# Carbon Nanotube Wools Directly from CO2 By Molten Electrolysis Value   Driven Pathways to Carbon Dioxide Greenhouse Gas Mitigation

**Authors:** Marcus Johnson, Jiawen Ren, Matthew Lefler, Gad Licht, Juan Vicini,, Stuart Licht

arXiv: 1705.08924 · 2017-05-26

## TL;DR

This paper introduces a novel, low-energy method to synthesize macroscopic carbon nanotube wool directly from CO2 via molten carbonate electrolysis, offering a promising pathway for climate mitigation and material applications.

## Contribution

It presents the first high-yield, low-energy process to produce long carbon nanotubes from CO2, enabling new carbon capture and utilization strategies.

## Key findings

- 100x longer CNTs on Monel compared to steel
- CO2 is directly used as the sole reactant in synthesis
- Process is cost-effective with low electricity requirements

## Abstract

A climate mitigation comprehensive solution is presented through the first high yield, low energy synthesis of macroscopic length carbon nanotubes (CNT) wool from CO2 by molten carbonate electrolysis, suitable for weaving into carbon composites and textiles.

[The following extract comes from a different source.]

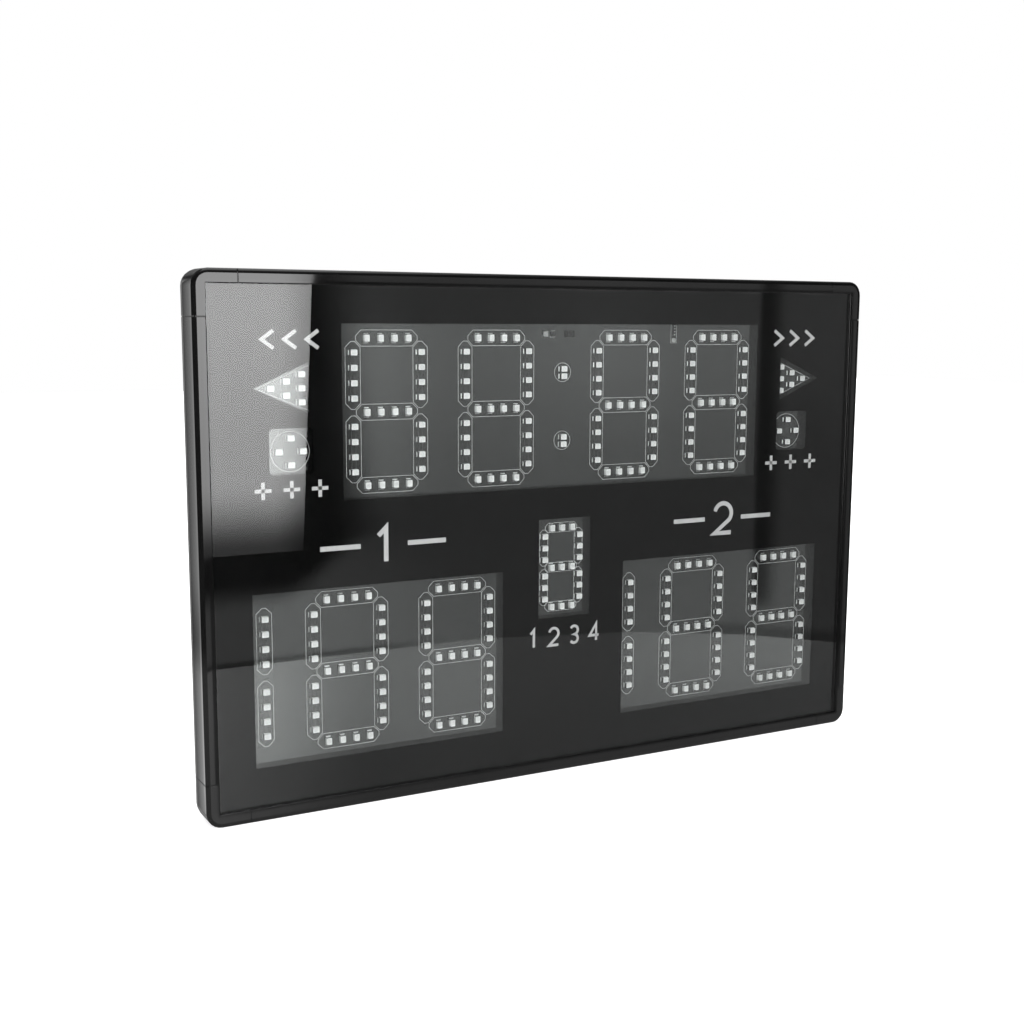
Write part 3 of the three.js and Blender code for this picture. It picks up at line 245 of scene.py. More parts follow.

Growing CO2 concentrations, the concurrent climate change and species extinction can be addressed if CO2 becomes a sought resource rather than a greenhouse pollutant. Inexpensive carbon composites formed from carbon wool as a lighter metal, textiles and cement replacement comprise a major market sink to compactly store transformed anthropogenic CO2. 100x-longer CNTs grow on Monel versus steel. Monel, electrolyte equilibration, and a mixed metal nucleation facilitate the synthesis. CO2, the sole reactant in this transformation, is directly extractable from dilute (atmospheric) or concentrated sources, and is cost constrained only by the (low) cost of electricity. Today's $100K per ton CNT valuation incentivizes CO2 removal.